### Instruction:
The data below needs to be returned exactly, line for line.

### Information shown:
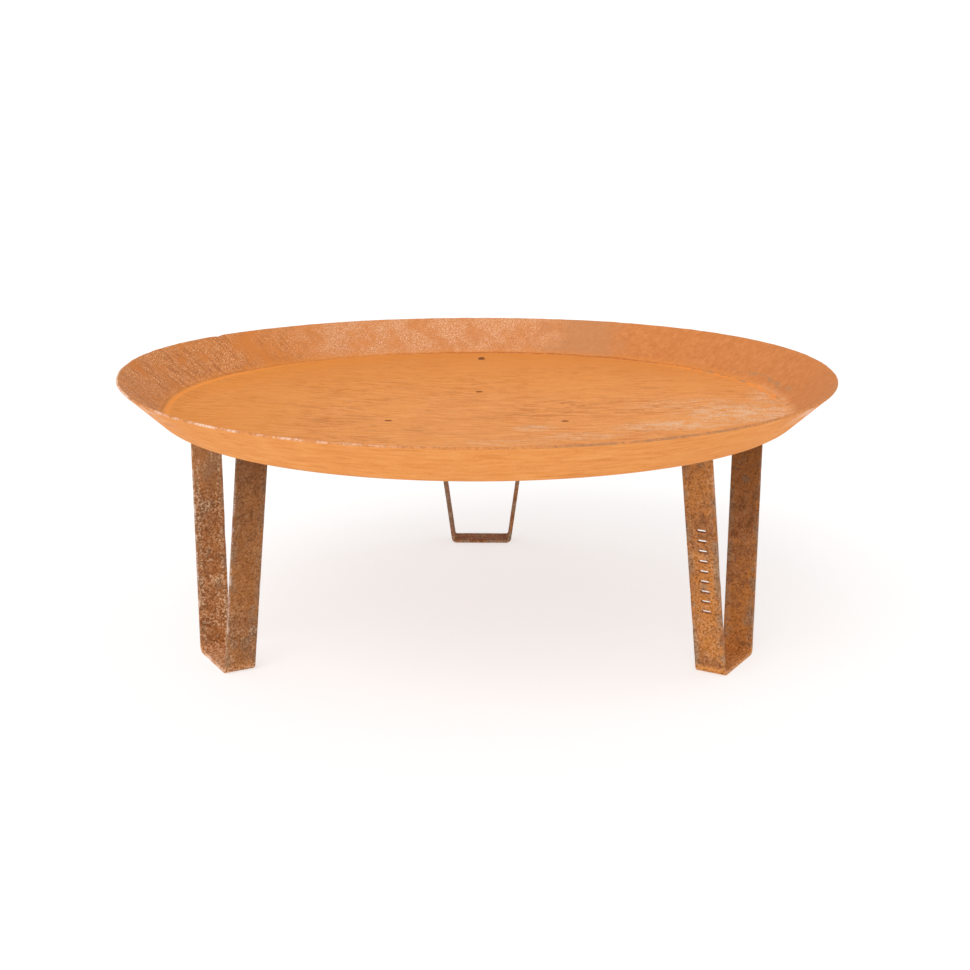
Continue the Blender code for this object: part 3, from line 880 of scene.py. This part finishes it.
def make_bolt(place, material):
    """A button-head bolt: a domed head with a hexagon socket over a cut thread."""
    origin, length = axis_box(f"bolt_{place}")[:2]
    shank = length - BOLT_HEAD_HEIGHT
    thread_rows = int(shank / THREAD_PITCH) * THREAD_ROWS
    rows = [(BOLT_DIAMETER / 2, shank * k / thread_rows) for k in range(thread_rows + 1)]
    head = BOLT_HEAD_DIAMETER / 2
    rows += [(head - FASTENER_EDGE, shank), (head, shank + FASTENER_EDGE)]
    for step in range(9):
        angle = math.radians(9 * step)
        rows.append((head * math.cos(angle),
                     shank + BOLT_HEAD_RIM + (BOLT_HEAD_HEIGHT - BOLT_HEAD_RIM) * math.sin(angle)))
    shape = lathe(rows, [0] * len(rows), FASTENER_STEPS, (0, length - FASTENER_EDGE / 4))
    for vert in shape.verts:
        radius = math.hypot(vert.co.x, vert.co.y)
        if 0 < radius < BOLT_DIAMETER and vert.co.z < shank:
            turn = vert.co.z / THREAD_PITCH - math.atan2(vert.co.y, vert.co.x) / (2 * math.pi)
            cut = THREAD_DEPTH * abs(2 * (turn % 1) - 1)
            tip = max(0.0, 1 - vert.co.z / THREAD_PITCH) * THREAD_DEPTH
            vert.co.xy *= 1 - max(cut, tip) / radius
    bolt = to_object(f"bolt_and_head_{place}", shape, [material])
    bolt.location = origin
    carve(bolt, [drill(SOCKET_WIDTH / math.cos(math.radians(30)), origin + Vector((0, 0, length)),
                       2 * SOCKET_DEPTH, 6)], 30.0)
    return stand_in(bolt, f"bolt_{place}")


def make_washer(place, material):
    """A flat washer with broken edges."""
    origin, height, radius = axis_box(f"washer_{place}")
    hole = HOLE_DIAMETER / 2
    edge = FASTENER_EDGE
    rows = [(hole, edge), (hole + edge, 0), (radius - edge, 0), (radius, edge),
            (radius, height - edge), (radius - edge, height), (hole + edge, height), (hole, height - edge)]
    washer = to_object(f"plain_washer_{place}", lathe(rows, [0] * len(rows), FASTENER_STEPS), [material])
    washer.location = origin
    washer.data.set_sharp_from_angle(angle=math.radians(35))
    return stand_in(washer, f"washer_{place}")


def make_nut(place, material):
    """A hexagon nut, its corners turned down by the chamfers."""
    origin, height = axis_box(f"nut_{place}")[:2]
    hole, flat = BOLT_DIAMETER / 2 + FASTENER_EDGE, NUT_WIDTH / 2
    corner = flat / math.cos(math.radians(30))
    chamfer = (corner - flat) * math.tan(math.radians(30)) * 1.6
    levels = [(hole, FASTENER_EDGE), (hole + 2 * FASTENER_EDGE, 0)]
    levels += [(flat + (corner - flat) * k / 4, chamfer * k / 4) for k in range(5)]
    rows = levels + [(radius, height - level) for radius, level in reversed(levels)]
    shape = lathe(rows, [0] * len(rows), FASTENER_STEPS)
    for vert in shape.verts:
        radius = math.hypot(vert.co.x, vert.co.y)
        from_flat = (math.degrees(math.atan2(vert.co.y, vert.co.x)) % 60) - 30
        limit = flat / math.cos(math.radians(from_flat))
        vert.co.xy *= min(1.0, limit / radius)
    nut = to_object(f"hex_nut_{place}", shape, [material])
    nut.location = origin
    nut.data.set_sharp_from_angle(angle=math.radians(25))
    return stand_in(nut, f"nut_{place}")


def make_stage():
    """A plain pale floor that glows a little, so that shadows on it stay faint."""
    shape = bmesh.new()
    bmesh.ops.create_grid(shape, x_segments=2, y_segments=2, size=STUDIO_FLOOR_SIZE)
    s = Shader("studio_floor")
    s.surface.inputs["Base Color"].default_value = (*STUDIO_FLOOR_COLOUR, 1.0)
    s.surface.inputs["Emission Color"].default_value = (1.0, 1.0, 1.0, 1.0)
    s.surface.inputs["Emission Strength"].default_value = FLOOR_GLOW
    s.surface.inputs["Roughness"].default_value = 0.9
    s.surface.inputs["Specular IOR Level"].default_value = 0.1
    floor = to_object("studio_floor", shape, [s.material])
    floor.location.z = -STUDIO_FLOOR_DROP


def make_lights():
    """A pale studio that is brightest near the horizon, and one broad soft light from the front left."""
    world = bpy.data.worlds.new("studio")
    bpy.context.scene.world = world
    world.use_nodes = True
    nodes, links = world.node_tree.nodes, world.node_tree.links
    background = nodes["Background"]
    place = nodes.new("ShaderNodeTexCoord")
    parts = nodes.new("ShaderNodeSeparateXYZ")
    rise = nodes.new("ShaderNodeMapRange")
    rise.interpolation_type = "SMOOTHSTEP"
    for socket, value in zip(rise.inputs[1:], (*WORLD_FADE, WORLD_HORIZON, WORLD_ZENITH)):
        socket.default_value = value
    links.new(place.outputs["Generated"], parts.inputs[0])
    links.new(parts.outputs[2], rise.inputs[0])
    links.new(rise.outputs[0], background.inputs["Strength"])
    background.inputs["Color"].default_value = STUDIO_WHITE
    sun = bpy.data.lights.new("key", "SUN")
    sun.energy = KEY_STRENGTH
    sun.angle = math.radians(KEY_SOFTNESS)
    light = link(bpy.data.objects.new("key", sun))
    light.rotation_euler = Vector(KEY_FROM).to_track_quat("Z", "Y").to_euler()


def make_camera():
    camera_data = bpy.data.cameras.new("camera")
    camera_data.sensor_width = SENSOR
    camera_data.lens = CAMERA_LENS
    camera = link(bpy.data.objects.new("camera", camera_data))
    camera.location = CAMERA_PLACE
    camera.rotation_euler = (math.radians(90) - CAMERA_DOWN, 0, CAMERA_TURN)
    bpy.context.scene.camera = camera


make_camera()
make_lights()
make_stage()
bpy.context.scene.view_settings.view_transform = "Standard"
make_bowl(bowl_inside_rust(), bowl_outside_rust(), rim_rust())
middles = {place: polar(LEG_TOP_RADIUS, azimuth, 0).x for place, azimuth in LEG_AZIMUTHS.items()}
# The whole rear leg counts as the second strap, so all of it gets the painted shade
middles["rear"] -= LEG_TOP_LENGTH
make_leg("left", leg_rust("leg_rust_left", glow=0.35, paleness=0.9, ashen=0.5,
                          shift=(0.0, 0.0, 0.0), middle=middles["left"]))
make_leg("right", leg_rust("leg_rust_right", glow=0.80, paleness=0.22, ashen=0.7,
                           shift=(0.7, 0.2, 0.1), middle=middles["right"]))
make_leg("rear", leg_rust("leg_rust_rear", glow=0.0, paleness=0.30, ashen=0.9,
                          shift=(0.2, 0.9, 0.4), middle=middles["rear"]))
fastener_material = fastener_rust()
for place in LEG_AZIMUTHS:
    make_bolt(place, fastener_material)
    make_washer(place, fastener_material)
    make_nut(place, fastener_material)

### Solution for this exercise:
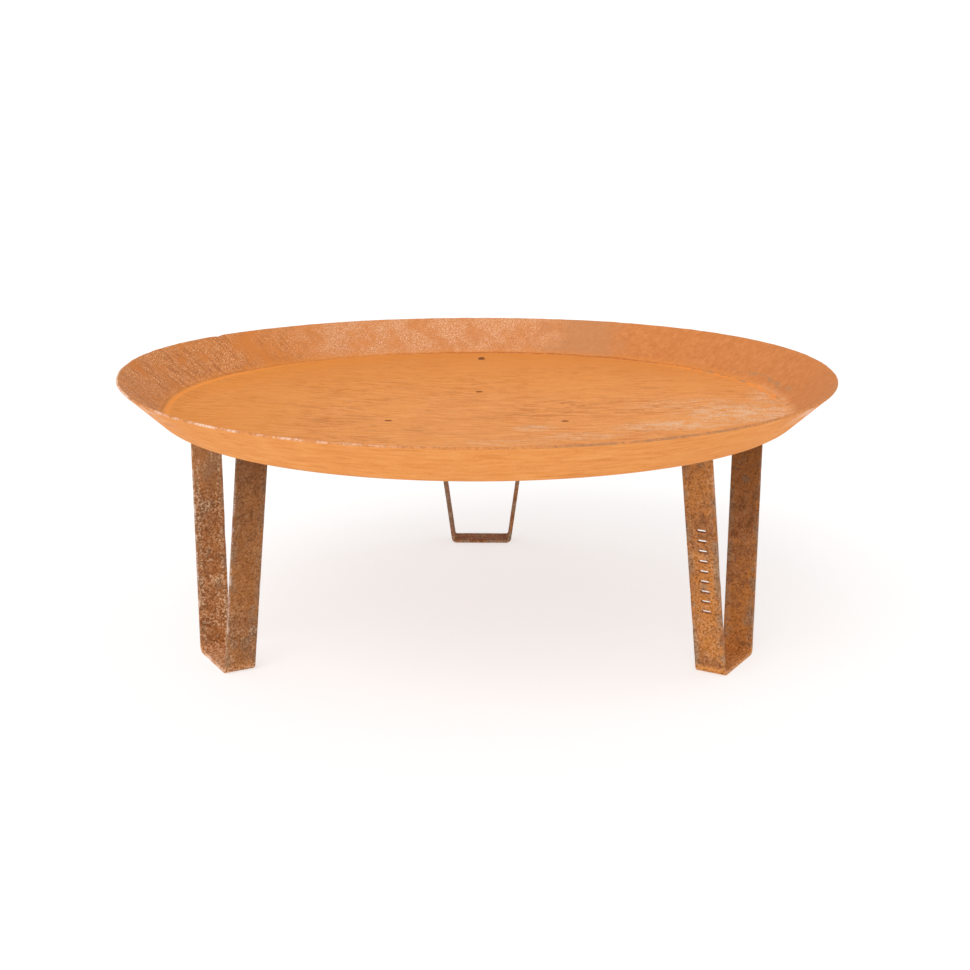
Continue the Blender code for this object: part 3, from line 880 of scene.py. This part finishes it.
def make_bolt(place, material):
    """A button-head bolt: a domed head with a hexagon socket over a cut thread."""
    origin, length = axis_box(f"bolt_{place}")[:2]
    shank = length - BOLT_HEAD_HEIGHT
    thread_rows = int(shank / THREAD_PITCH) * THREAD_ROWS
    rows = [(BOLT_DIAMETER / 2, shank * k / thread_rows) for k in range(thread_rows + 1)]
    head = BOLT_HEAD_DIAMETER / 2
    rows += [(head - FASTENER_EDGE, shank), (head, shank + FASTENER_EDGE)]
    for step in range(9):
        angle = math.radians(9 * step)
        rows.append((head * math.cos(angle),
                     shank + BOLT_HEAD_RIM + (BOLT_HEAD_HEIGHT - BOLT_HEAD_RIM) * math.sin(angle)))
    shape = lathe(rows, [0] * len(rows), FASTENER_STEPS, (0, length - FASTENER_EDGE / 4))
    for vert in shape.verts:
        radius = math.hypot(vert.co.x, vert.co.y)
        if 0 < radius < BOLT_DIAMETER and vert.co.z < shank:
            turn = vert.co.z / THREAD_PITCH - math.atan2(vert.co.y, vert.co.x) / (2 * math.pi)
            cut = THREAD_DEPTH * abs(2 * (turn % 1) - 1)
            tip = max(0.0, 1 - vert.co.z / THREAD_PITCH) * THREAD_DEPTH
            vert.co.xy *= 1 - max(cut, tip) / radius
    bolt = to_object(f"bolt_and_head_{place}", shape, [material])
    bolt.location = origin
    carve(bolt, [drill(SOCKET_WIDTH / math.cos(math.radians(30)), origin + Vector((0, 0, length)),
                       2 * SOCKET_DEPTH, 6)], 30.0)
    return stand_in(bolt, f"bolt_{place}")


def make_washer(place, material):
    """A flat washer with broken edges."""
    origin, height, radius = axis_box(f"washer_{place}")
    hole = HOLE_DIAMETER / 2
    edge = FASTENER_EDGE
    rows = [(hole, edge), (hole + edge, 0), (radius - edge, 0), (radius, edge),
            (radius, height - edge), (radius - edge, height), (hole + edge, height), (hole, height - edge)]
    washer = to_object(f"plain_washer_{place}", lathe(rows, [0] * len(rows), FASTENER_STEPS), [material])
    washer.location = origin
    washer.data.set_sharp_from_angle(angle=math.radians(35))
    return stand_in(washer, f"washer_{place}")


def make_nut(place, material):
    """A hexagon nut, its corners turned down by the chamfers."""
    origin, height = axis_box(f"nut_{place}")[:2]
    hole, flat = BOLT_DIAMETER / 2 + FASTENER_EDGE, NUT_WIDTH / 2
    corner = flat / math.cos(math.radians(30))
    chamfer = (corner - flat) * math.tan(math.radians(30)) * 1.6
    levels = [(hole, FASTENER_EDGE), (hole + 2 * FASTENER_EDGE, 0)]
    levels += [(flat + (corner - flat) * k / 4, chamfer * k / 4) for k in range(5)]
    rows = levels + [(radius, height - level) for radius, level in reversed(levels)]
    shape = lathe(rows, [0] * len(rows), FASTENER_STEPS)
    for vert in shape.verts:
        radius = math.hypot(vert.co.x, vert.co.y)
        from_flat = (math.degrees(math.atan2(vert.co.y, vert.co.x)) % 60) - 30
        limit = flat / math.cos(math.radians(from_flat))
        vert.co.xy *= min(1.0, limit / radius)
    nut = to_object(f"hex_nut_{place}", shape, [material])
    nut.location = origin
    nut.data.set_sharp_from_angle(angle=math.radians(25))
    return stand_in(nut, f"nut_{place}")


def make_stage():
    """A plain pale floor that glows a little, so that shadows on it stay faint."""
    shape = bmesh.new()
    bmesh.ops.create_grid(shape, x_segments=2, y_segments=2, size=STUDIO_FLOOR_SIZE)
    s = Shader("studio_floor")
    s.surface.inputs["Base Color"].default_value = (*STUDIO_FLOOR_COLOUR, 1.0)
    s.surface.inputs["Emission Color"].default_value = (1.0, 1.0, 1.0, 1.0)
    s.surface.inputs["Emission Strength"].default_value = FLOOR_GLOW
    s.surface.inputs["Roughness"].default_value = 0.9
    s.surface.inputs["Specular IOR Level"].default_value = 0.1
    floor = to_object("studio_floor", shape, [s.material])
    floor.location.z = -STUDIO_FLOOR_DROP


def make_lights():
    """A pale studio that is brightest near the horizon, and one broad soft light from the front left."""
    world = bpy.data.worlds.new("studio")
    bpy.context.scene.world = world
    world.use_nodes = True
    nodes, links = world.node_tree.nodes, world.node_tree.links
    background = nodes["Background"]
    place = nodes.new("ShaderNodeTexCoord")
    parts = nodes.new("ShaderNodeSeparateXYZ")
    rise = nodes.new("ShaderNodeMapRange")
    rise.interpolation_type = "SMOOTHSTEP"
    for socket, value in zip(rise.inputs[1:], (*WORLD_FADE, WORLD_HORIZON, WORLD_ZENITH)):
        socket.default_value = value
    links.new(place.outputs["Generated"], parts.inputs[0])
    links.new(parts.outputs[2], rise.inputs[0])
    links.new(rise.outputs[0], background.inputs["Strength"])
    background.inputs["Color"].default_value = STUDIO_WHITE
    sun = bpy.data.lights.new("key", "SUN")
    sun.energy = KEY_STRENGTH
    sun.angle = math.radians(KEY_SOFTNESS)
    light = link(bpy.data.objects.new("key", sun))
    light.rotation_euler = Vector(KEY_FROM).to_track_quat("Z", "Y").to_euler()


def make_camera():
    camera_data = bpy.data.cameras.new("camera")
    camera_data.sensor_width = SENSOR
    camera_data.lens = CAMERA_LENS
    camera = link(bpy.data.objects.new("camera", camera_data))
    camera.location = CAMERA_PLACE
    camera.rotation_euler = (math.radians(90) - CAMERA_DOWN, 0, CAMERA_TURN)
    bpy.context.scene.camera = camera


make_camera()
make_lights()
make_stage()
bpy.context.scene.view_settings.view_transform = "Standard"
make_bowl(bowl_inside_rust(), bowl_outside_rust(), rim_rust())
middles = {place: polar(LEG_TOP_RADIUS, azimuth, 0).x for place, azimuth in LEG_AZIMUTHS.items()}
# The whole rear leg counts as the second strap, so all of it gets the painted shade
middles["rear"] -= LEG_TOP_LENGTH
make_leg("left", leg_rust("leg_rust_left", glow=0.35, paleness=0.9, ashen=0.5,
                          shift=(0.0, 0.0, 0.0), middle=middles["left"]))
make_leg("right", leg_rust("leg_rust_right", glow=0.80, paleness=0.22, ashen=0.7,
                           shift=(0.7, 0.2, 0.1), middle=middles["right"]))
make_leg("rear", leg_rust("leg_rust_rear", glow=0.0, paleness=0.30, ashen=0.9,
                          shift=(0.2, 0.9, 0.4), middle=middles["rear"]))
fastener_material = fastener_rust()
for place in LEG_AZIMUTHS:
    make_bolt(place, fastener_material)
    make_washer(place, fastener_material)
    make_nut(place, fastener_material)